Selbstverständlich ist der GKW mit einer Sondersignalanlage ausgestattet. Sie beinhaltet zwei Frontblitzer, einen flachen Blaulichtbalken auf dem Fahrerhaus sowie eine Blitzkennleuchte am Heck. An der Front montierte elektrische Starktonhörner sorgen für das akustische Signal im Straßenverkehr.

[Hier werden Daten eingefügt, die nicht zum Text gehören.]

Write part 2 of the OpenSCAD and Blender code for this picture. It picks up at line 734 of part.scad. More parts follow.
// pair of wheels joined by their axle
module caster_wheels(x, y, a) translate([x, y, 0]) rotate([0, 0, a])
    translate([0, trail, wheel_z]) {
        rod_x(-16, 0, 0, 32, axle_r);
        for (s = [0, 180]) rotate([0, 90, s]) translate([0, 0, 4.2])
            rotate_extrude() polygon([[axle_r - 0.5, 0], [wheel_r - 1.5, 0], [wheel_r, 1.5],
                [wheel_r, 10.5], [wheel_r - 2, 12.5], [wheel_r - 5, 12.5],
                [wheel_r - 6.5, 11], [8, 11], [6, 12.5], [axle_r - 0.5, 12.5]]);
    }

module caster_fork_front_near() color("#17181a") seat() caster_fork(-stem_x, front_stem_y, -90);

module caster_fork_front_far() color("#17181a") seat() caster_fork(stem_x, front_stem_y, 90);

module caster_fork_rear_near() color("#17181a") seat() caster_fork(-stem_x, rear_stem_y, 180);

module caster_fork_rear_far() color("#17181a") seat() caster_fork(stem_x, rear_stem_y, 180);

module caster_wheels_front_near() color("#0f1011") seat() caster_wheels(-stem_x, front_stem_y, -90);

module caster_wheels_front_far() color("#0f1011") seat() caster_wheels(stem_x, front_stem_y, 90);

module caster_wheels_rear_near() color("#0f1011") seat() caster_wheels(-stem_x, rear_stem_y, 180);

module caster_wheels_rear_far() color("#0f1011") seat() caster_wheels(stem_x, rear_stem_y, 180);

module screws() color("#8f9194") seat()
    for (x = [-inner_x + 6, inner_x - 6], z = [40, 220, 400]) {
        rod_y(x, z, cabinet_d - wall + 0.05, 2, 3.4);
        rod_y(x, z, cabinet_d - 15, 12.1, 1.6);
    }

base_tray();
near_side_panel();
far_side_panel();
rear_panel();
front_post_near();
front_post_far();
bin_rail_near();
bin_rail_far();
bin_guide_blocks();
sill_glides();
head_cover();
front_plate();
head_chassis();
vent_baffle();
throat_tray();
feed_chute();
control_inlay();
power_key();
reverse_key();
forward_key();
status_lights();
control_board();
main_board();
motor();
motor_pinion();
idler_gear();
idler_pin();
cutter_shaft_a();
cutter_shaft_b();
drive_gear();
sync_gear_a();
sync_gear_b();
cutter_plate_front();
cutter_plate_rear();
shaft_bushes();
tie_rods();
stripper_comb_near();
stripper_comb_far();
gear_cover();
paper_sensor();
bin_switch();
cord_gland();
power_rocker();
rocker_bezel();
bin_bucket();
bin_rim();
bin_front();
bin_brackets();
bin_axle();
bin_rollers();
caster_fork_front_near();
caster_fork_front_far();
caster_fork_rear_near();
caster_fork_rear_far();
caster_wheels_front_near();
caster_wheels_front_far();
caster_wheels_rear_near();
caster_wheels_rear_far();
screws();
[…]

Mit seinen 8,10 Metern Länge, einer Breite von 2,55 Metern und der Höhe von 3,28 Metern sowie 9,8 Tonnen Leergewicht ist das Fahrzeug somit ein durchdachter und den Anforderungen entsprechender Neuzugang für den OV Bogen. Nicht leicht fällt dabei allerdings der Abschied vom treuen Vorgänger, einem 29 Jahre alten Iveco mit luftgekühltem Achtzylindermotor. Durch seine Zuverlässigkeit in zahllosen Einsätzen und der auch für die damalige Zeit bereits hohe Leistungsfähigkeit war dieses Fahrzeug bei den Helferinnen und Helfern des Bogener OVs besonders beliebt. In Anbetracht der Tatsache, dass der Neuzugang aber sämtliche Vorzüge aus 30 Jahren Fahrzeugentwicklung in sich vereint, kann die aufkommende Wehmut allerdings doch etwas gelindert werden.

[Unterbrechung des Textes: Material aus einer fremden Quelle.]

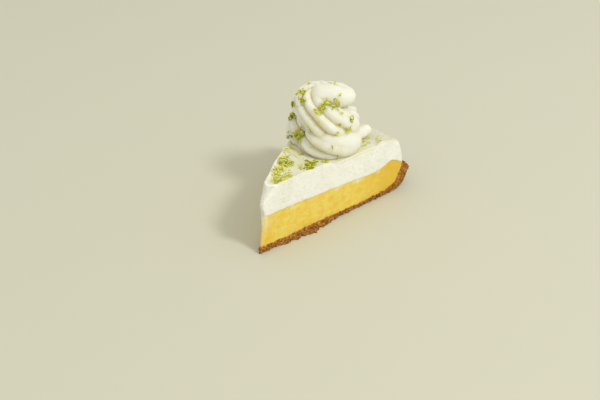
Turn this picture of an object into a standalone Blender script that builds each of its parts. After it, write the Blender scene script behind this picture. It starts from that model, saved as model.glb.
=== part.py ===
# Slice of key lime pie: a tenth of a round pie, cut through its crumb crust, lime filling and
# cream layer, with a piped swirl of cream on its outer half and shreds of lime zest.
# The point of the slice faces -X and its rim +X. The origin is on the surface that the slice
# rests on, under the middle of its length and width.

import math
import random

import bmesh
import bpy
import numpy as np
from mathutils import Matrix, Vector, noise
from mathutils.bvhtree import BVHTree

# The pie that the slice was cut from
RIM_RADIUS = 0.115
SLICE_ANGLE = 36.0
HALF_ANGLE = math.radians(SLICE_ANGLE / 2)
POINT_RADIUS = 0.0008
POINT_ROUNDING = 0.0034
CENTRE_X = -(RIM_RADIUS + POINT_RADIUS) / 2
GAP = 0.0003
# Share of the way to a cut or to an end from which a point counts as on it
AT_END = 0.999
# Largest arc at the point, as a share of the one that would fill it
ARC_LARGEST = 0.98

# Crust: its outside and inside in section, as (radius, height) from the pie's centre outwards
CRUST_OUTSIDE = [
    (0.0, 0.0), (0.020, 0.0), (0.040, 0.0), (0.060, 0.0), (0.080, 0.0), (0.092, 0.0), (0.100, 0.0),
    (0.1055, 0.0008), (0.1095, 0.0028), (0.1112, 0.0052), (0.1125, 0.0080), (0.1140, 0.0102),
    (RIM_RADIUS, 0.0120),
]
CRUST_INSIDE = [
    (0.0, 0.0034), (0.020, 0.0029), (0.040, 0.0031), (0.060, 0.0027), (0.080, 0.0026),
    (0.090, 0.0028), (0.096, 0.0033), (0.1005, 0.0045), (0.1040, 0.0062), (0.1058, 0.0088),
    (0.1072, 0.0115), (0.1082, 0.0142), (0.1093, 0.0170),
]
CRUST_CELLS = (58, 10, 3)
CRUMB_SIZE = 0.0026
CRUMB_RELIEF = 0.0006
RIM_ROUNDING = 0.0008
RIM_START = 0.96
WALL_FOOT = 0.0005
WALL_DEPTH = 0.01
# Crumbs dragged out of the cuts where the knife met the base: how far, around which radius
FLARE = 0.0031
FLARE_RADIUS = 0.032
FLARE_REACH = 0.024
FLARE_POWER = 0.8
FLARE_ENDS = (0.05, 0.94)

# Filling: its top in section, paired with the crust's inside
FILLING_CELLS = (40, 8, 4)
FILLING_TOP = [
    (0.0, 0.0222), (0.0200, 0.0219), (0.0390, 0.0209), (0.0580, 0.0205), (0.0770, 0.0190),
    (0.0860, 0.0189), (0.0910, 0.0194), (0.0955, 0.0208), (0.0985, 0.0217), (0.1008, 0.0217),
    (0.1033, 0.0207), (0.1060, 0.0192), (0.1086, 0.0179),
]

# Cream layer: radii of its top paired with the filling's top, and its height along the slice
CREAM_CELLS = (46, 14, 4)
CREAM_TOP_RADII = [
    0.0, 0.0195, 0.0385, 0.0570, 0.0755, 0.0840, 0.0890, 0.0938, 0.0970, 0.0995, 0.1015, 0.1032, 0.1044,
]
CREAM_HEIGHT = [
    (0.0, 0.0398), (0.010, 0.0395), (0.022, 0.0391), (0.032, 0.0397), (0.042, 0.0387), (0.054, 0.0375),
    (0.066, 0.0366), (0.080, 0.0364), (0.092, 0.0370), (0.098, 0.0361), (0.102, 0.0350), (0.106, 0.0334),
]
CREAM_MEAN_HEIGHT = 0.038
CREAM_DISH = 0.0013
CREAM_SIDE_BULGE = 0.0009
CREAM_WAVE = 0.0004
CREAM_WAVE_LENGTH = 0.015
CREAM_WAVE_WIDTH = 0.019

# The knife left the point blunt: (height, distance of the blunt face from the pie's centre)
BLUNT_POINT = [
    (0.0, POINT_RADIUS), (0.004, 0.0010), (0.010, 0.0020), (0.016, 0.0032), (0.024, 0.0034), (0.030, 0.0024),
    (0.034, 0.0058), (0.0395, 0.0102), (0.045, 0.0140),
]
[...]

Um zur Jahresabschlussfeier am 14. Dezember 2019 die Überraschung perfekt zu machen, verpflichtete Zugführer Florian Feicht die Mitwissenden zur Geheimhaltung. Und die Sensation gelang: Die Freude und Euphorie über den Neuzugang war sämtlichen Anwesenden der Weihnachtsfeier deutlich in den Augen abzulesen, als der Gruppenführer Florian Pilhartz voller Stolz mit dem jüngsten Fuhrparkmitglied des OVs vorfuhr. Somit hat sich der „Freytag“ der 13. im Dezember 2019 als besonderer Glückstag für den Ortsverband Bogen erwiesen.